Si distribuiscono a caso le n tessere negli n posti. Alcune tessere andranno in un posto diverso da quello del proprio numero, altre andranno in un posto che coincide con il proprio numero. Qual è la proporzione del primo evento e quale quella del secondo?
L'analisi del gioco mostra che la frazione delle non coincidenze tra tessera e posto tende rapidamente al crescere di n a un valore costante pari a 1/e, cioè circa il 36%. Questo vuol dire che l'evento di almeno una coincidenza si verifica ben nel 72% dei casi, praticamente indipendentemente da n.

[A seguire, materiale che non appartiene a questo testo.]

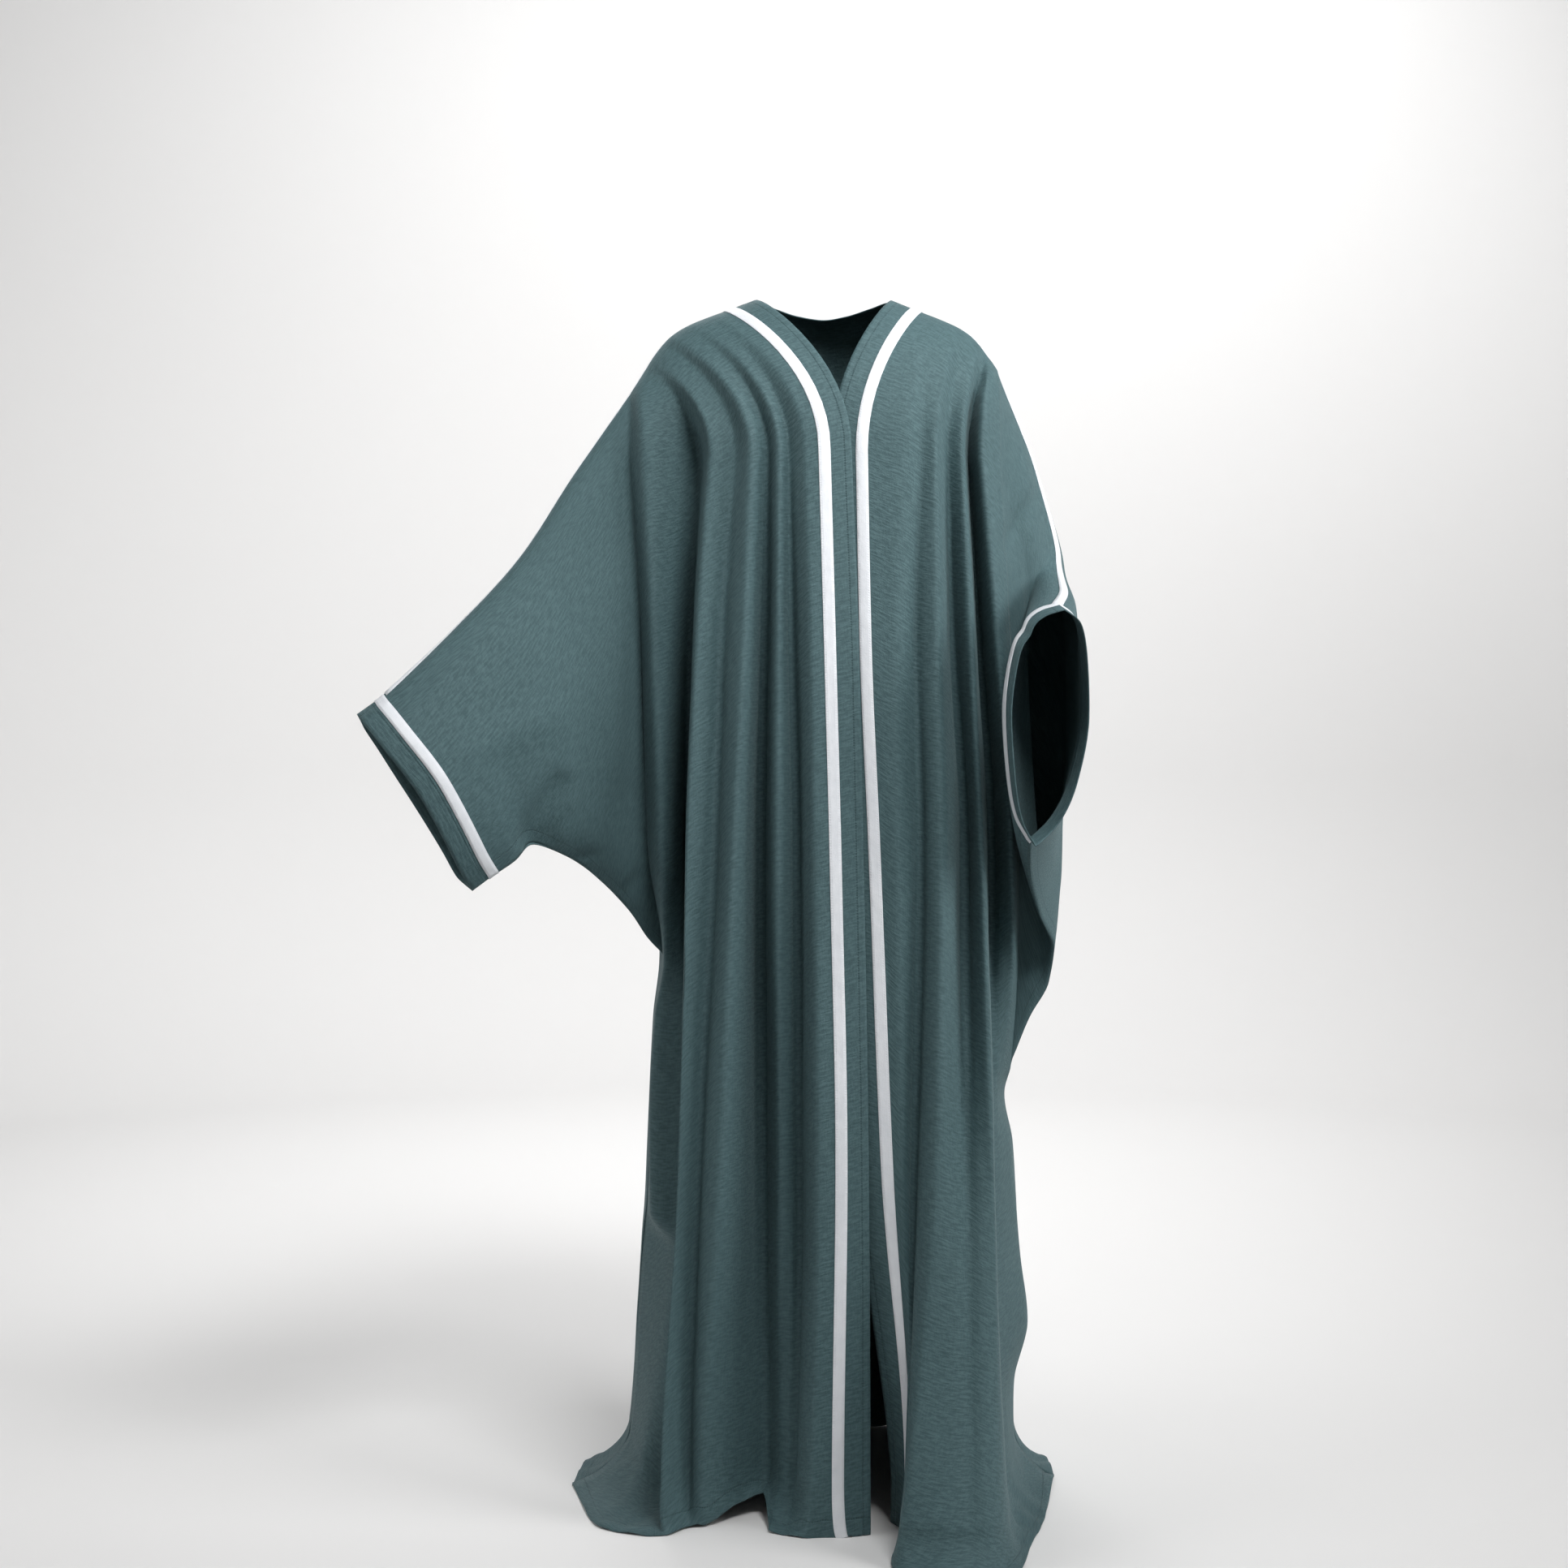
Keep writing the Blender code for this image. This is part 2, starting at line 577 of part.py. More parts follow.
def cloth(name, rows, wall, material, turned=False):
    """A wall of cloth whose inner face goes through the rows of points. None leaves a place empty."""
    down, across = len(rows) - 1, len(rows[0]) - 1
    mesh = bmesh.new()
    bmesh.ops.create_grid(mesh, x_segments=across, y_segments=down, size=1)
    empty = []
    for vert in mesh.verts:
        column = round((vert.co.x + 1) / 2 * across)
        row = round((1 - vert.co.y) / 2 * down)
        if rows[row][column] is None:
            empty.append(vert)
        else:
            vert.co = rows[row][column] - Vector((0, 0, HELD_HEIGHT))
    bmesh.ops.delete(mesh, geom=empty, context="VERTS")
    bmesh.ops.remove_doubles(mesh, verts=mesh.verts, dist=1e-5)
    if not turned:
        bmesh.ops.reverse_faces(mesh, faces=mesh.faces)
    data = bpy.data.meshes.new(name)
    mesh.to_mesh(data)
    mesh.free()
    data.shade_smooth()
    data.materials.append(material)
    piece = bpy.data.objects.new(name, data)
    bpy.context.collection.objects.link(piece)
    shell = piece.modifiers.new("Wall", "SOLIDIFY")
    shell.thickness = wall
    shell.offset = 1
    return piece


for item in list(bpy.data.objects):
    bpy.data.objects.remove(item)

crepe = finish("teal crepe", (0.05, 0.09, 0.10), 0.75)
satin = finish("white tape", (0.75, 0.76, 0.78), 0.5)
back = back_rows()
set_tape_lines(back, ((0, 1, "right"), (-1, -2, "left")))
fronts = {}
for side in ("right", "left"):
    fronts[side] = front_rows(side)
    set_tape_lines(fronts[side], ((-1, -2, side),))
    part_seams(fronts[side], back, side)
cloth("back", back, WALL, crepe)
for side, front in fronts.items():
    turned = side == "left"
    band = cuff_band(front, back, side)
    loops = [cuff_loop(front, back, side, inset) for inset in (1, 0)]
    ring = [off_loop(loop) for loop in loops + [band_loop(band, 1, not turned)]]
    cloth(f"front_{side}", front, WALL, crepe, turned)
    cloth(f"cuff_band_{side}", band, WALL, crepe, not turned)
    cloth(f"front_tape_{side}", front_tape(front, turned), TAPE_WALL, satin, turned)
    cloth(f"sleeve_tape_{side}", sleeve_tape(front, back, side), TAPE_WALL, satin, not turned)
    cloth(f"cuff_tape_{side}", ring, TAPE_WALL, satin, not turned)
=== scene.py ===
"""Looks of a butterfly abaya in dark teal crepe with white ribbon tape, open down its front.

Metres, +Z up, front towards -Y, the wearer's right at -X. The origin is the middle of the
shoulders. Heights in the tables are above the floor that the hem lies on.
"""

import math
from bisect import bisect_right

import bmesh
import bpy
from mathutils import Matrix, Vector, noise


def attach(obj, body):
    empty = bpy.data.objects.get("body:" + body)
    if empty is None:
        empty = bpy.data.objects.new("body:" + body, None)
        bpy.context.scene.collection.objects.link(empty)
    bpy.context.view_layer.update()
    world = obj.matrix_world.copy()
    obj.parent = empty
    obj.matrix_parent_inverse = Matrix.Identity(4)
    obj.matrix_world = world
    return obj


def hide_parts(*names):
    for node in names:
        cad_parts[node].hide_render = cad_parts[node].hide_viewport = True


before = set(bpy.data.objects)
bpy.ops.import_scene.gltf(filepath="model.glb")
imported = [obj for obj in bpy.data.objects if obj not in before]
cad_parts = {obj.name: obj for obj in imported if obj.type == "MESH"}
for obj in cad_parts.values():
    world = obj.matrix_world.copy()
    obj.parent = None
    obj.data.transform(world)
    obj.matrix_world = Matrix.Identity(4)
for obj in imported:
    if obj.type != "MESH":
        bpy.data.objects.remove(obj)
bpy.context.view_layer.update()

# The studio: a pale floor that curves up into a pale wall all round, a soft light high in front
# that falls off towards the floor, one on each side, one behind and one for the wall. The camera
# is level at waist height, 2.5 m away.
SHOULDER_HEIGHT = 1.45
CAMERA_HEIGHT, CAMERA_DISTANCE, CAMERA_SIDE = 0.87, 2.5, -0.048
PHOTO_WIDTH, PIXELS_PER_METRE_AT_1M = 1932, 2500
SENSOR = 36
WALL_DISTANCE, WALL_HEIGHT, COVE_RADIUS, COVE_STEPS, ROOM_STEPS = 4.2, 4.5, 0.9, 12, 64
FLOOR_HEIGHT = 0.0018  # just under the lying hem, so that no light shows below it
LIGHTS = (
    # name, x, y, height, size, watts, the y and height that it points at, degrees that it spreads
    ("key", 0.65, -1.55, 2.95, 0.9, 14, 0.0, 1.40, 75),
    ("left side", -2.5, -0.8, 1.9, 1.4, 17, 0.0, 0.95, 180),
    ("right side", 2.2, -0.9, 1.9, 1.2, 24, 0.0, 1.15, 130),
    ("back", -0.4, 2.4, 2.9, 1.2, 16, 0.0, 1.10, 150),
    ("wall", 0.5, 1.9, 3.6, 3.0, 84, 4.2, 1.5, 150),
)


def at_height(x, y, height):
    return Vector((x, y, height - SHOULDER_HEIGHT))


scene = bpy.context.scene
camera = bpy.data.objects.new("camera", bpy.data.cameras.new("camera"))
camera.location = at_height(CAMERA_SIDE, -CAMERA_DISTANCE, CAMERA_HEIGHT)
camera.rotation_euler = (math.pi / 2, 0, 0)
camera.data.sensor_width = SENSOR
camera.data.lens = PIXELS_PER_METRE_AT_1M / PHOTO_WIDTH * SENSOR
scene.collection.objects.link(camera)
scene.camera = camera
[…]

Nasce da questa struttura probabilistica la tendenza del senso comune a credere nelle conferme. La conferma che almeno una tessera cada nel posto giusto è alta. Viceversa, se si verifica una coincidenza, il senso comune è abituato a pensare che questa sia la regola. Il paranoico ne fa addirittura la base del proprio delirio. Per lui tutte le coincidenze confermano il proprio delirio, che così risulta incontrovertibile, perché la frequenza delle coincidenze è molto alta. E' inutile dire che questo "criterio" paranoico non vale nel discorso scientifico, che non tiene conto né delle coincidenze né delle conferme, ma solo delle confutazioni.
Se al posto di "tessere" mettete "effetti" e al posto di "posti" mettete "cause" avrete il gioco delle cause e degli effetti, dove le cause producono effetti in almeno il 72 per cento dei casi solo per caso. Capite bene che è difficile smontare il pregiudizio della ragion sufficiente, se si verifica "spontaneamente" così di frequente che la causa produca l'effetto.